The terms Hokhmah and Binah reflect two qualities or stages of inner mental activity, and indeed they may be experienced within the self as two aspects of mind: the first flash of intellect, the creative spark, and the depth of thought that then absorbs the spark, shaping and refining it as it takes it into itself. This is a rendition in terms of mental process of that same image of the “point” and the “palace,” showing that the language of Kabbalah may be read simultaneously as a myth of cosmic origins and a description of events within the mystic’s mind. Binah is thus described by the term quarry, the rocky place out of which the letters are hewn forth. Hokhmah, the flash of intellect, seeks articulation. Itself only the single point of a yod, it carves deeply into the mind in quest of “letters” or language through which its truth will be spoken. This primal forming of language, still silent within the mind, carries the self-revealing process of creation a step further in the emergence of cosmos, Torah, and the mystic’s own mind.

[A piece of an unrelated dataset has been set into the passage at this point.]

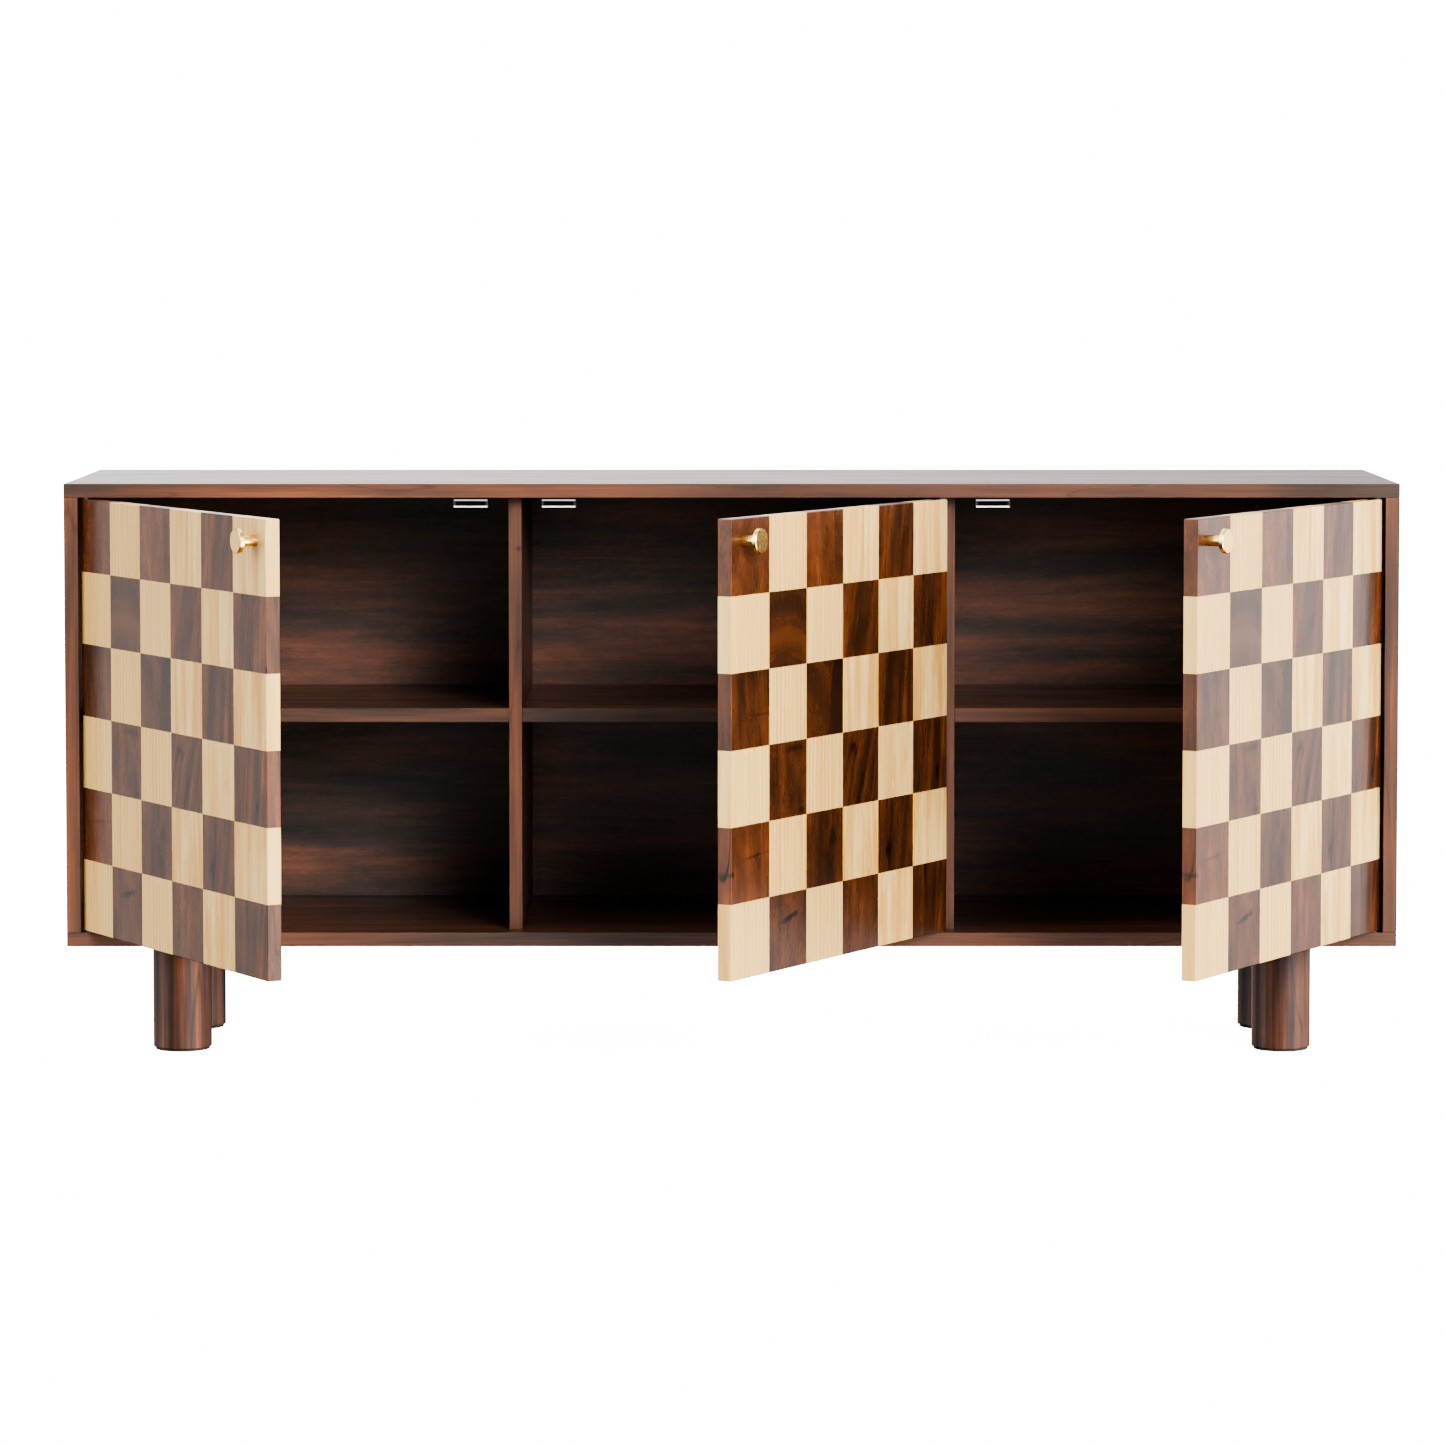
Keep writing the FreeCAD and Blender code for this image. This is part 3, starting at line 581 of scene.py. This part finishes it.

That this should be the case is taken for granted by the Kabbalist, since his mind is a microcosm of that which exists “above” and has been created in such a way as to permit it it to both reflect and affect happenings on the cosmic plane.
— Arthur Green (2004, 40-41)

‘The inner structure of psychic life is the hidden structure of the universe; it is because of this that humans can come to know God by the path of inward contemplation and true self-knowledge’ (Green 2004, 47).